Exercise: Where Are You Now? pg. 60
I have a fling with a man who threatens to beat me with a pillowcase full of oranges. On the drive back from lunch, I imagine the scent of citrus beaten into my skin, and it sounds strangely poetic.
When I was nine, my mother kneeled in an elevator to fellate my stepfather, while I waited in the car outside. Later, she told me he’d ordered her to do it. When my lover orders me to get down on all fours, I forget my mother’s story. I kneel.
I do not think about whether Andrew will take me back (he does), or how much I will have to hide (too much).
pg. 13 Coping Mechanisms: Underline those that apply to you
Write about a recent experience where you communicated with a loved one. pg. 65 Communication.
pg. 70 Naming Your Losses:
When I leave Andrew, he says, I knew you would do this, I have known it all along. He writes me a two-page letter. B--I knew you would do this, I have known it all along . . . You told me once you have always run. You are leaving because of your past. But I am not your past, B. I know you have been hurt, I know you are damaged, but I love you. He begs me to think it through; he tells me I will regret it. I will always be here, waiting, and later, when I am about to walk through the door, I see his face, pale and unshaven, I’m not always going to be around, you know.
Exercise: Where are you now? pg. 75
When my doctor calls, I am sitting on a used couch I found near my new apartment complex. Its rough orange fabric smells like smoke and coffee. It reminds me of my mother, as does the empty apartment where I now live month-to-month. I like knowing I can leave at the drop of a hat.
My doctor tells me the lump is, as she suspected, nothing. Yet I feel its large and slightly tender form hidden by my skin. It is not nothing, I think, as I touch it where I hardly ever touch myself.
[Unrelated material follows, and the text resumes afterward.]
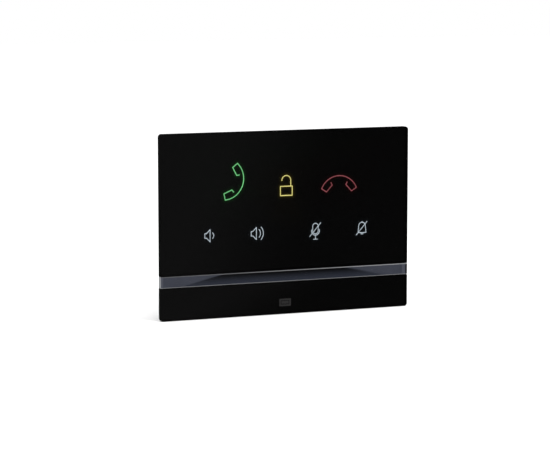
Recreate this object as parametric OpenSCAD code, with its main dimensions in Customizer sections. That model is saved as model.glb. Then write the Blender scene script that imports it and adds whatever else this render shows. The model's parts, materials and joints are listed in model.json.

pg. 85 Free Association Writing
My stepfather has a scar inside his mouth, a white mole bedded in the pale pink behind the curl of his bottom lip. I like to touch it, scrape it with my fingernail, stare at it. I scrape the flesh now, turning the red around it white. I got it from a fight in a bar over a woman.
I see the woman’s smoky hair, the bar’s wooden countertops, shot glasses rimmed with copper scrolling. My stepfather with the wave in his dark hair and the sharp light in his gold eyes, his nose crooked like an eagle. I imagine him fighting for this woman’s honor, three drunken, unshaven men circling him, the glitter of their eyes, the sheen in their grinning mouths. The woman squeezes my stepfather’s shoulder, whispering the requisite, Don’t do this. I imagine bodies tossed over shoulders like 1950s prom queens in heavy tulle, only these bodies are not caught and pulled into to a two-step embrace. They twirl into tall, hard bar stools, shatter against the dirty wooden floor.
My stepfather leaves then, limping, his right arm around the lady’s thin neck. I see them walking into the dark wooded park across the street and resting beneath a shapeless tree, its pale oak trunk bright in the moonlight. I imagine tight stars above them pressed deep in the sky, like gravel in a cut—and then he yanks me on his lap and jams his scar against my tongue, and I don’t imagine anything anymore.
pg. 1 INTRODUCTION: Beginning This Workbook
1. What did I do that I am proud of? Start working in this book .
2. I plan to do these exercises: alone .
3. What am I afraid of? _____.
4. What feelings do I have as I begin to work through this workbook? _____.